Hırsızları çalıştırmaya alışmış,kendi de vergiden sskdan personelin saatinden maaaşından çalıyor,becerememiş bir işletmeyi batırmış ..vaatlerle sözlerle seni işe alıyor 'karşıma hep kötüler çıktı ben masumum lütfen ancak sen bu oteli düzeltirsin ne istersen tamam' diyor ne istediğini söylüyorsun söz diyor,verdiği hiçbir sözü tutmuyor,yine aynı yolsuzluklar yine aynı kalitesizlik,müşteriyi biraz arttırdığında hakkını vermeden hakaretlerle seni yollamaya çalışıyor.
'Kul hakkı yiyorsun boğazında kalacak' diyorum asabi diyorlar.
'Masumsun,çok çekingensin İstanbul'a geleli kaç yıl oldu?' ''İstanbul'da doğdum ama sizin kirli ruhlarınız ki gibi ruhumu kirletmedim'' diyeceğim senin ruhun kirli diyecekler.
Ben sana layık değilim benimle mutsuz olursun üzüntüsünde olan kişiye onu sevdiğini söylüyorsun seni her halinle kabul ediyorum sadece senin yanında olmak istiyorum diyorsun. 90 derece değişiyor 'ben seni istemiyorum,benim bir sürü arkadaşım var,bitsin bu muhabbet' diyor.

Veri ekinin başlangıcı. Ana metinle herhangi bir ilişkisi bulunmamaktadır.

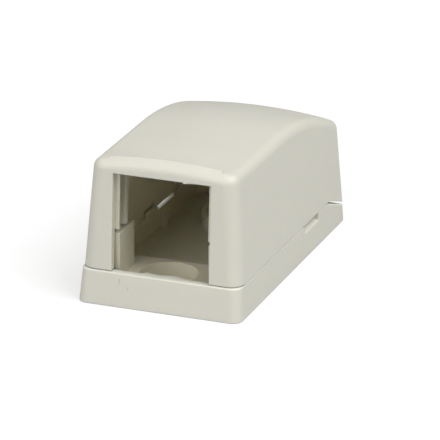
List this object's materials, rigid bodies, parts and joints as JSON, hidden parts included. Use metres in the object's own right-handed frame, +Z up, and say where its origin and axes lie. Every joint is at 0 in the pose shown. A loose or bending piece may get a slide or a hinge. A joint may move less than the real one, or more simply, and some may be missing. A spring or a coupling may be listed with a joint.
{
  "type": "surface mount jack box",
  "caption": "Small box for one snap-in data jack: shallow drafted base with screw wells and jack guides, and a hooded cover with a front window and a roof that falls to the rear.",
  "frame": {"origin": "middle of the footprint, on the surface that the box stands on", "axes": "+Z up from the mounting surface, +Y from the jack window towards the plain rear, +X to the right seen from the window's side"},
  "size_m": [0.0276, 0.0506, 0.0243],
  "materials": {
    "base_plastic": "fine moulded texture",
    "cover_plastic": "fine moulded texture"
  },
  "bodies": {
    "base": {"base": "base_plastic"},
    "cover": {"cover": "cover_plastic"}
  },
  "joints": [
    {"name": "cover_lift", "type": "slide", "parent": "base", "child": "cover", "axis": [0, 0, 1], "range_m": [0, 0.025]}
  ]
}
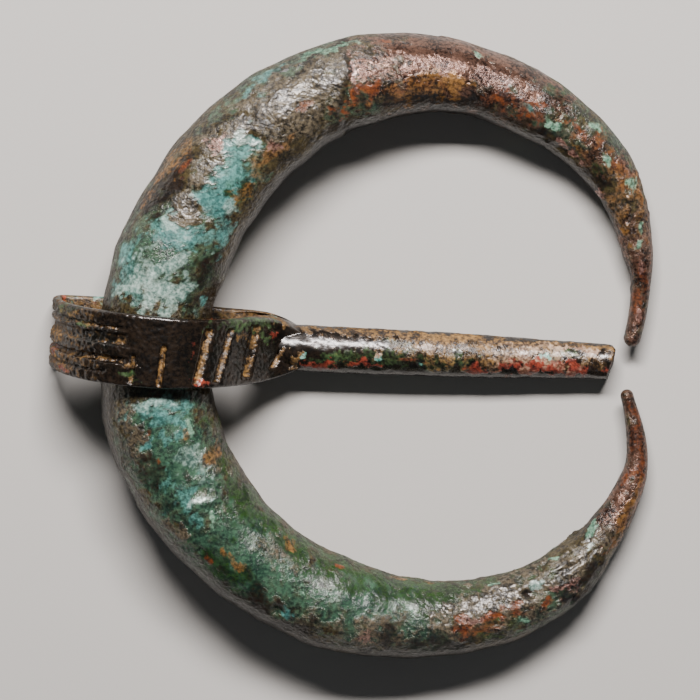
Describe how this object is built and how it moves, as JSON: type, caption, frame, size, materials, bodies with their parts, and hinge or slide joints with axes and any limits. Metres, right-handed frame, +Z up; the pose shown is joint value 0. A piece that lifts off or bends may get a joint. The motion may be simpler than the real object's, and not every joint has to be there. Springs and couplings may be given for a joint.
{
  "type": "penannular brooch",
  "caption": "Heavy bronze ring brooch: a tapering hoop open between two thin terminals, with a broken pin whose looped, notched head swings on its thick back.",
  "frame": {"origin": "middle of the underside of the brooch lying on its back, on the surface it lies on", "axes": "+X from the pin's looped head towards the terminals, +Y across the hoop towards the longer upper arm, +Z up"},
  "size_m": [0.0484, 0.0504, 0.0113],
  "materials": {
    "patinated_bronze": "cast and hammered bronze under turquoise, green, brown and grey corrosion, worn to metal on the right arm",
    "dark_bronze": "smooth dark brown bronze patina with tan earth in the cut lines and red copper oxide spots"
  },
  "bodies": {
    "hoop": {"hoop": "patinated_bronze"},
    "pin": {"pin": "dark_bronze"}
  },
  "joints": [
    {"name": "pin_swing", "type": "hinge", "parent": "hoop", "child": "pin", "pos_m": [-0.01561, 0.0006, 0.00556], "axis": [0, -1, 0], "continuous": true}
  ]
}
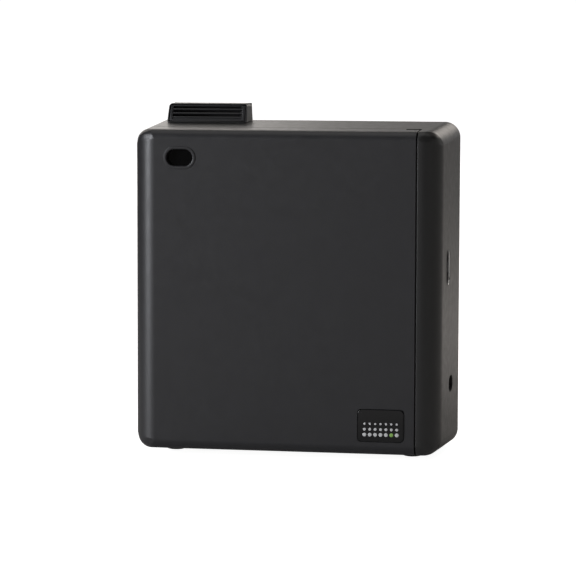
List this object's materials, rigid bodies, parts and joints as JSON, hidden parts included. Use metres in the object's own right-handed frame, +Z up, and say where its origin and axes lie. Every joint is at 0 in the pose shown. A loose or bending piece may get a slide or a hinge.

Bitsin diyorsun. Kafandaki şaşkınlıkla,kalbindeki yükle kala kalıyorsun,onca zaman geçiyor atlatamıyorsun.
Çocukluğumdan beri kendimi taş devrinde yaşaması gerekirken yanlışlıkla bu yüzyıla gönderilmiş biri gibi hissediyorum da artık had safhada.
Bu ülkede yaşayanların istedikleri özellikler bende yok. Olmayacak da.
Yoruldum. Çok yoruldum.
Vazgeçiyorum. Umut etmekten. Doğru olanı yapanların olduğu,doğru olanları yapanların desteklendiği bir otel bulma ümidinden de vazgeçiyorum.
Doğru adamı bulma hayalinden yağmurda vazgeçmiştim.
Ben hatalıyım. Ben mükemmelim dememiştim.Bende gerçek hatalar mevcut. Hatasız kul olmaz.
Ama o hatalardan başka sizlerin hata olarak gördüğü şeylerden bende çok var. Biliyorum ki ne ben size uyabileceğim ne de siz bana.
Yoruldum. Vazgeçiyorum. Kimsenin beni tanımadığı bir yere uzunca bir süre kafa dinlemeye gidiyorum. Kendimi yenilemeye. Kırıklarımı onarmaya.
Bu hayatta bana en çok zevk veren 3 şeyden biri olan Denize sıkıntılarımı atmaya gidiyorum.
Hatasız kul olmaz. Beni hatalarımla seven dostlarıma selam olsun. Gerisinin hiç bir önemi yok.